Brendan Bernhard says:
This lushly gorgeous black and white image by "andypeters 1958" (his Flickr moniker) shows how you can still find plentiful examples of what England would have looked like, more or less, in the year (1958) Peters was born. Even in color it would be jarringly alien.
Nostalgia for the U.S. of the 1930's, '40's, and (to a lesser extent) '50's, has always had the star-studded, glamor-drenched iconography of Hollywood to keep it alive and kicking in our imaginations. France, being French, has managed to perform the same trick largely on the strength of unbeatable elegance and enough talented artists of all kinds to record the scenes.

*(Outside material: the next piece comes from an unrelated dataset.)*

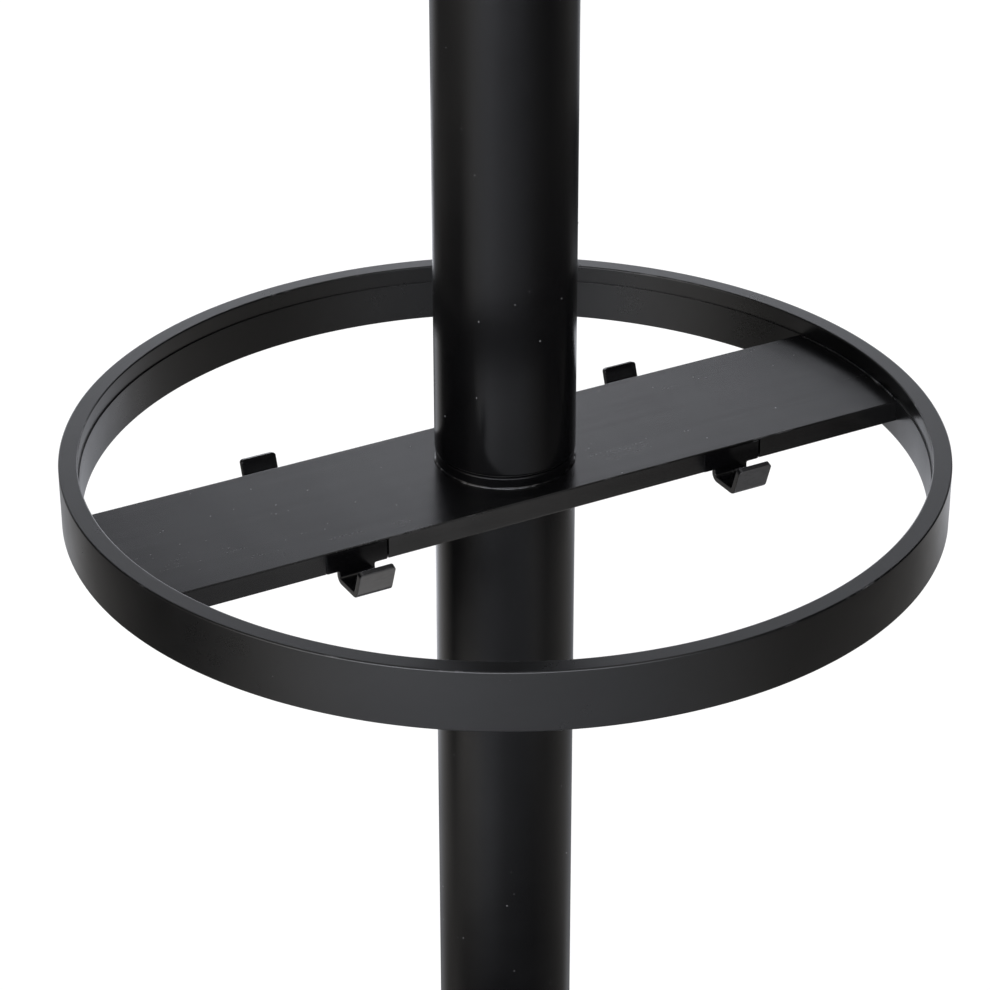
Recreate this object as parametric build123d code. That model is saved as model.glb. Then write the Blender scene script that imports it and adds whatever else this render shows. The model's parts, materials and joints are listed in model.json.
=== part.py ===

Perhaps the English feel differently, but to a foreigner the same period in England tends to feel more quaint than alluring. One can be touched by it, but not excited. For me, this photograph illustrates that notion with almost eerie precision.
Brendan Bernhard says:
There are hints of comedy and satire in many of Peters' photographs. This is an excellent example. Taken in isolation, that's all it is. Viewed along with the rest of his work, it becomes a witty epigraph for a society that has chosen willful myopia over anything approaching 20-20 vision.
Brendan Bernhard says:
In Peters' vision of contemporary England, only children and dogs are innocent. The children are generally cute -- and in his portraits of them, lovingly idealized -- while the dogs tend to be the solid, reliable, no-nonsense canines favored by the homeless, by gangs of endlessly lounging, defiantly scruffy street kids, and all those who've regretfully concluded that the society of humans, especially in its corporate and commercial aspects, has no "immediate" plans to include them in any of its future economic schemes....
So while children are essentially celebrated for not yet having had a chance to be sullied by the "system," these ultra-doggy dogs no city slicker would be seen dead with are prized both for filling a social void and as faithful symbols of fickle human dispossession.